Getting a good night's sleep can be a rare occurrence for some people. Sleep apnea is a condition that affects millions of individuals worldwide. It is characterized by sudden stops and starts in breathing during sleep, leading to poor sleep quality and daytime fatigue. Sleep apnea can lead to severe health complications if left untreated. This piece will discuss how to recognize sleep apnea and explore the various treatment options available.
What Is Sleep Apnea?
Sleep apnea is a sleep disorder that causes breathing to stop and start during sleep. Three forms are diagnosed: central sleep apnea (CSA), obstructive sleep apnea (OSA), and mixed/complex sleep apnea. OSA is the most common form of sleep apnea and is caused by an obstruction in the airway. CSA occurs when the brain fails altogether to signal the muscles to breathe, and mixed sleep apnea is a combination of both.
Recognizing Sleep Apnea
Sleep apnea can manifest itself in several ways. The most common symptoms include excessive snoring, gasping for air or choking during sleep, pauses in breathing during sleep, sore throat, dry mouth, irritability, excessive daytime sleepiness, difficulty concentrating, difficulty staying asleep, and a feeling of restlessness after a full night's sleep.

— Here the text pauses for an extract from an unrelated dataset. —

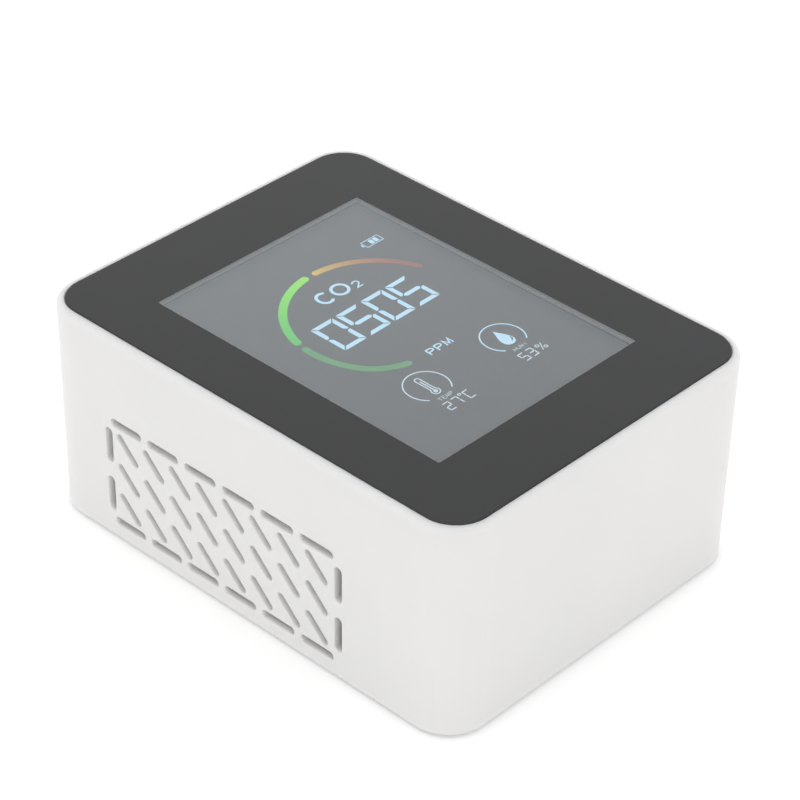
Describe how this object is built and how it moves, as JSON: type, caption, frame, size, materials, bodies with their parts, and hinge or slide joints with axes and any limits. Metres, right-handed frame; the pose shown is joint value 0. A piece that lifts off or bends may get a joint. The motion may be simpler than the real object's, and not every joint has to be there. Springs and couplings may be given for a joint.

Thankfully, several effective treatment options are available to improve sleep apnea, depending on the severity of the disorder. Non-invasive solutions include continuous positive airway pressure (CPAP) machines, oral appliances, and lifestyle modifications. CPAP machines push continuous air pressure through the nose and mouth, essentially keeping airways open while you sleep. Oral appliances, on the other hand, are dental devices that physically shift the position of the jaw, reducing airway blockage. Lifestyle changes such as losing weight, avoiding alcohol and other sedatives, sleeping on the side, quitting smoking, and exercising regularly can also help reduce symptoms.
Surgical treatment options exist for those with severe sleep apnea and include adenotonsillectomy, which removes the tonsils and adenoids; uvulopalatopharyngoplasty (UPPP) surgery, which removes soft tissue in the throat; and maxillomandibular advancement surgery (MMA), which repositions the jaw and tongue. These surgical treatments are generally reserved for those who cannot tolerate CPAP or oral appliances or those who have severe sleep apnea.
Sleep apnea affects millions worldwide and, if left untreated, can lead to severe health complications such as heart attack, stroke, and high blood pressure. Though diagnosing sleep apnea can prove difficult, recognizing its symptoms is imperative. Treatment options such as CPAP, oral appliances, and surgical procedures can help manage the disorder, but it's essential to consult with a sleep specialist to determine the best solution for you. If you experience any of the symptoms mentioned above, prioritize seeking medical attention.